The North American Review, born 1815, and thus the oldest magazine in the U. S., will (with the October issue) become a monthly instead of a quarterly. It will remain an "article" magazine dealing with current events. More sprightliness, timeliness, is promised.
It has been
Bimonthly May, 1815--July, 1918
Quarterly Sept., 1818--Oct., 1876
Bimonthly Jan., 1877--Nov., 1878
Monthly Jan., 1879--July, 1924
Quarterly Sept., 1924--June, 1927
Reflex has been published this summer. It is a monthly, not unlike the American Mercury. It is "essentially interested in a new busy, creative Jewish life."
McClure's will take on new life. A successful editor of Adventure (Arthur Sullivant Hoffman) has been hired, and promises a high quality of entertainment with emphasis on youth, the great outdoors, the picturesque.
Plain Talk. In October will appear Plain Talk, under the editorship of G. D. Eaton. Mr. Eaton wrote a novel, Backfurrow; and edited the literary phases of the New York Morning Telegraph. He is the kind of person who disagrees and expects to be disagreed with. Among the contributors to the first number will be Clarence Darrow, Will Durant, Emil Ludwig.
Police Stories has disappeared. Richard E. Enright, onetime New York Police Commissioner, headed its inauguration in 1924. Bankrupt, it owes $82,209; has assets of $13,195. Mr. Enright is the heaviest creditor, $20,268.
Death of Strachey
Death came last week in London to John St. Loe Strachey, 67, onetime editor and proprietor of the Spectator, 30 years a foremost British journalist.
Scion of a famed Elizabethan family, like the Cecils, Mr. Strachey was, to use an old English expression, "to the manner born." He was, in other words, a living symbolism of the courtliness, gallantry, selflessness inherent in the term "gentleman." Descendant of a long line of statesmen, empire builders, scholars, he was the embodiment of good breeding.
Born in 1860, son of Sir Edward Strachey of Sutton Court, Somerset, he was educated by private tutors until he entered Balliol College, Oxford, where he had great difficulty in mastering enough Latin and Greek to graduate. After Oxford he studied law at the Inns of Court, London, and, developing a passion for English literature, he wrote for the Saturday Review, the Standard Economist, other periodicals, eventually, through his father's influence, securing a position on the Spectator, for which he reviewed books until Lord Oxford and Asquith (then Herbert Henry Asquith) relinquished the editorship. In 1897 he himself became editor and proprietor, a position that he resigned in 1625.

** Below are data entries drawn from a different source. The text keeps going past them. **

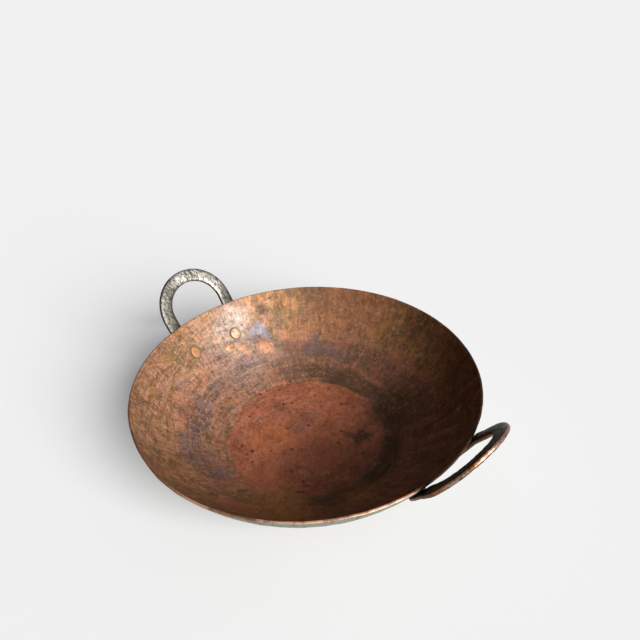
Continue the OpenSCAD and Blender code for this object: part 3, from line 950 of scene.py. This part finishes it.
class PAN_OT_set_studio(bpy.types.Operator):
    """Lay the pale floor, hang the lights and stand the camera where the photograph was taken"""

    bl_idname = "copper_pan.set_studio"
    bl_label = "Set the studio"

    def execute(self, context):
        studio = context.scene.studio_sizes
        deselect()
        bpy.ops.mesh.primitive_plane_add(size=60)
        floor = context.object
        floor.name = "studio_floor"
        floor.data.materials.append(studio_paper(studio))

        aim = Matrix.Rotation(studio.turn, 4, "Z") @ Vector((studio.aside, studio.ahead, 0))
        aim += Vector((0, 0, context.scene.pan_sizes.sheet))
        tilt = Matrix.Rotation(math.pi / 2 - studio.elevation, 4, "X")
        turn = Matrix.Rotation(studio.turn, 4, "Z") @ tilt
        bpy.ops.object.camera_add()
        camera = context.object
        camera.name = "photo_camera"
        camera.matrix_world = (
            Matrix.Translation(aim) @ turn
            @ Matrix.Translation((0, 0, studio.distance)) @ Matrix.Rotation(studio.roll, 4, "Z")
        )
        camera.data.lens = studio.lens
        context.scene.camera = camera

        # Far soft lights, each as wide in the sky as its spread
        for name, way, spread, power in LIGHTS:
            bpy.ops.object.light_add(type="SUN", location=Vector(way) * 2)
            light = context.object
            light.name = name
            light.data.angle = math.radians(spread)
            light.data.energy = power
            light.rotation_euler = Vector(way).to_track_quat("Z", "Y").to_euler()

        # The backdrop is only seen: it lights nothing
        world = bpy.data.worlds.new("Pale backdrop")
        world.use_nodes = True
        backdrop = world.node_tree.nodes["Background"]
        backdrop.inputs["Color"].default_value = (1, 1, 1, 1)
        backdrop.inputs["Strength"].default_value = studio.backdrop
        world.cycles_visibility.diffuse = False
        world.cycles_visibility.glossy = False
        context.scene.world = world
        context.scene.view_settings.view_transform = "Standard"
        return {"FINISHED"}


class PAN_PT_panel(bpy.types.Panel):
    """The steps of the pan, in order"""

    bl_label = "Copper pan"
    bl_space_type = "VIEW_3D"
    bl_region_type = "UI"
    bl_category = "Copper pan"

    def draw(self, context):
        for step in STEPS:
            self.layout.operator(step.bl_idname)


STEPS = (PAN_OT_set_studio, PAN_OT_raise_sheet, PAN_OT_forge_handles, PAN_OT_peen_rivets)
SIZES = {
    "pan_sizes": PanSizes,
    "handle_sizes": HandleSizes,
    "rivet_sizes": RivetSizes,
    "studio_sizes": StudioSizes,
}


def register():
    for name, group in SIZES.items():
        bpy.utils.register_class(group)
        setattr(bpy.types.Scene, name, PointerProperty(type=group))
    for step in STEPS:
        bpy.utils.register_class(step)
    bpy.utils.register_class(PAN_PT_panel)


def unregister():
    bpy.utils.unregister_class(PAN_PT_panel)
    for step in reversed(STEPS):
        bpy.utils.unregister_class(step)
    for name, group in reversed(SIZES.items()):
        delattr(bpy.types.Scene, name)
        bpy.utils.unregister_class(group)


def main():
    """Makes everything."""
    register()
    bpy.ops.copper_pan.set_studio()
    bpy.ops.copper_pan.raise_sheet()
    bpy.ops.copper_pan.forge_handles()
    bpy.ops.copper_pan.peen_rivets()


if __name__ == "__main__":
    main()
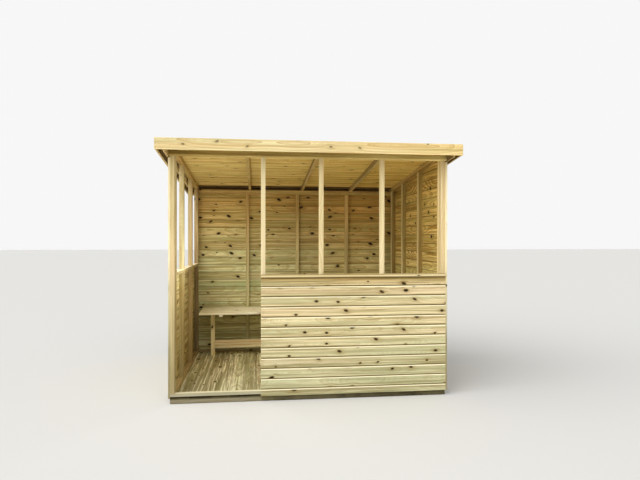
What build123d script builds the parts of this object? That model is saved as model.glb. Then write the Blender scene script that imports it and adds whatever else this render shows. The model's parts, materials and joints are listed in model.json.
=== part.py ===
"""Timber pent-roof shelter, open-fronted, built from framed and clad panels.

Millimetres, Z up. The origin is on the ground under the middle of the roof.
The open front faces -Y and the roof falls towards +Y.
"""
import os

from build123d import *

os.makedirs("parts", exist_ok=True)

# Overall sizes
wall_width = 2438.0          # outer face to outer face of the side walls
frame_depth = 1772.0         # front of the front frame to the back of the back frame
roof_front_overhang = 177.0  # front frame to the face of the front fascia
roof_back_overhang = 117.0   # back frame to the face of the back fascia
roof_side_overhang = 81.0    # side wall face to the face of the barge board
roof_fall = 0.0985           # drop of the roof for each millimetre towards the back

# Base
bearer_size = 44.0           # square bearers lying on the ground
bearer_count = 5
floor_thickness = 16.0
floor_front_setback = 8.0    # floor ends sit back from the face of the front frame

# Framing timber
frame_thickness = 45.0       # depth of the framing across each wall
stud_width = 38.0            # width of a stud along its wall
plate_height = 28.0          # sole plates lying flat on the floor
header_bottom = 2102.0       # underside of the front header above the ground
rail_depth = 44.0            # header and back top rail, measured upright

# Cladding, cover strips and sills
cladding_thickness = 16.0
cladding_bottom = 45.0
sill_top = 1088.0
sill_thickness = 20.0
sill_depth = 30.0
sill_rail_depth = 44.0
left_sill_top = 1110.0
left_sill_rail_depth = 28.0
corner_strip_gap = 19.0      # gap left between a front cover strip and the header
eaves_strip_gap = 12.0       # gap left between a back cover strip and the eaves board

# Stud positions, measured from the outer face of the left wall or the front frame
jamb_from_left = 779.0
front_mullion_left_from_left = 1284.0
front_mullion_right_from_left = 1828.0
back_stud_centres = (633.0, 1224.0, 1824.0)
left_mullion_front_from_front = 516.0
left_mullion_back_from_front = 1146.0
right_stud_front_from_front = 646.0
right_stud_back_from_front = 1232.0

# Roof
rafter_width = 28.0
rafter_depth = 45.0
rafter_centres = (660.0, 1285.0, 1876.0)
roof_board_thickness = 12.0
felt_thickness = 3.0
fascia_thickness = 18.0
fascia_height = 96.0
eaves_board_thickness = 16.0

# Bench
seat_top = 585.0
seat_thickness = 20.0
seat_depth = 471.0           # seat front to the faces of the back studs
seat_end_gap = 55.0          # clear space between the seat ends and the side studs
bench_leg_size = 45.0
bench_leg_from_left = 222.0
bench_leg_setback = 264.0    # legs stand back from the front of the seat
bench_batten_width = 38.0
bench_batten_thickness = 20.0
bench_batten_from_left = 333.0
bench_stretcher_bottom = 150.0
bench_stretcher_height = 87.0
bench_stretcher_thickness = 20.0
bench_ledger_depth = 44.0
bench_ledger_thickness = 28.0

# Faces and levels worked out from the sizes above
left_face = -wall_width / 2
right_face = wall_width / 2
frame_left = left_face + cladding_thickness
frame_right = right_face - cladding_thickness
inner_left = frame_left + frame_thickness
inner_right = frame_right - frame_thickness
roof_depth = roof_front_overhang + frame_depth + roof_back_overhang
roof_front = -roof_depth / 2
roof_back = roof_depth / 2
front_face = roof_front + roof_front_overhang
back_face = front_face + frame_depth
front_inner = front_face + frame_thickness
back_inner = back_face - frame_thickness
clad_front = front_face - cladding_thickness
clad_back = back_face + cladding_thickness
floor_bottom = bearer_size
floor_top = floor_bottom + floor_thickness
plate_top = floor_top + plate_height
sill_bottom = sill_top - sill_thickness
sill_rail_bottom = sill_top - sill_rail_depth
left_sill_bottom = left_sill_top - sill_thickness
fascia_back = roof_front + fascia_thickness
back_fascia_front = roof_back - fascia_thickness
barge_left = left_face - roof_side_overhang
barge_right = right_face + roof_side_overhang
seat_bottom = seat_top - seat_thickness
batten_bottom = seat_bottom - bench_batten_thickness


def rafter_underside(y):
    """Level of the rafter undersides at depth y."""
    return header_bottom + rail_depth - roof_fall * (y - front_face)


def boards_underside(y):
    """Level of the underside of the roof boards at depth y."""
    return rafter_underside(y) + rafter_depth


def boards_top(y):
    """Level of the top of the roof boards at depth y."""
    return boards_underside(y) + roof_board_thickness


def eaves_board_bottom(y):
    """Level of the lower edge of the boards that close the tops of the side walls."""
    return boards_underside(y) - fascia_height


back_rail_bottom = rafter_underside(back_face) - rail_depth
front_strip_top = header_bottom - corner_strip_gap
back_strip_top = eaves_board_bottom(clad_back) - eaves_strip_gap

# Base: bearers along the building and floor boards across them
with BuildPart() as floor_bearers:
    with BuildSketch(Plane.XY):
        for i in range(bearer_count):
            bearer_y = front_face + bearer_size / 2 + i * (frame_depth - bearer_size) / (bearer_count - 1)
            with Locations((0, bearer_y)):
                Rectangle(frame_right - frame_left, bearer_size)
    extrude(amount=bearer_size)
floor_bearers.part.label = "floor_bearers"
export_step(floor_bearers.part, "parts/floor_bearers.step")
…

Books he wrote include: From Grave to Gay, The Manufacture of Paupers, Problems and Perils of Socialism, The Practical Wisdom of the Bible.
Sheep, Brisbane
In Kansas two fierce woolly dogs killed 100 sheep, injured 200 other sheep, causing a farmer a loss of $2,500.
Wrote Arthur Brisbane, Hearst savant: "There is intelligence lacking in a country that has more dogs than sheep, when the dogs are useless, and the sheep keep down weeds, feed and clothe millions. This is a beautiful country."
Graphic Description
The day after the Sacco-Vanzetti execution the Evening Graphic, gum-chewers' sheetlet published in Manhattan by Bernarr Macfadden, blazed on the newsstands with a huge headline:
SACCO AND VANZETTI ROASTED ALIVE
Delving within, palpitating readers found the story of the execution by one Jack Grey, Graphic reporter.
"Come into this death house with me," began Mr. Grey. Lurid details followed. Among them: "Elliott, the official killer, stood to the right of him with a fiendish grin on his face. ... He leaped, literally leaped, to the switchboard. . . . The switch went in. ... Sacco's hands . . . doubled into a knot. The veins in his long, thin, white hands began to rise and kept on rising until I thought they would burst and drench all of us with blood. . . . Sacco's neck was swelling to a huge inhuman size. . . . The saliva was literally pouring out of his mouth. . . . Try to compare 1,000 degrees Fahrenheit* [the temperature of the death shock] with 100 degrees in the shade when you complain of the heat and you get some idea how cultured and conservative Massachusetts roasts her murderers alive. . . . And how these Bostonians get a dead man out of the chair! . . . Elliott . . . started to put on the electrode and now I observed that Vanzetti was getting nervous. . . . There was a sickening stench of scorched flesh in the abattoir. Vanzetti's neck was slowly but surely turning to a blood red and the jugular veins were doubling up in knots. . . ."
A decidedly graphic description. Gullible readers devoured it. Careful readers laughed, for it was a fact, published in newspapers throughout the land, that W. E. Playfair of the Associated Press was the only newspaperman permitted in the death house to view the execution.
Queried in Manhattan, a man who said he was Jack Grey of the Graphic insisted that he had been in the death house. He said Boston was his home town and that he "had influence" there. He refused to tell how he got into the death house; or to tell where he stood. He refused to give any factual information at all or to be photographed. The city editor of the Graphic said that Mr. Grey had told him he was in the death house, and that he had had to accept his word. . . .
* False. A death shock consists of 1,500 to 2,000 volts of electricity. The resistance of the prisoner's body would not produce 1,000 degrees of heat unless the current were continued for about four and one-half minutes. Because of its high voltage, the death shock does not have to be and is not protracted beyond one and one-half minutes. No great heat is generated in the victim's body in that time.--ED.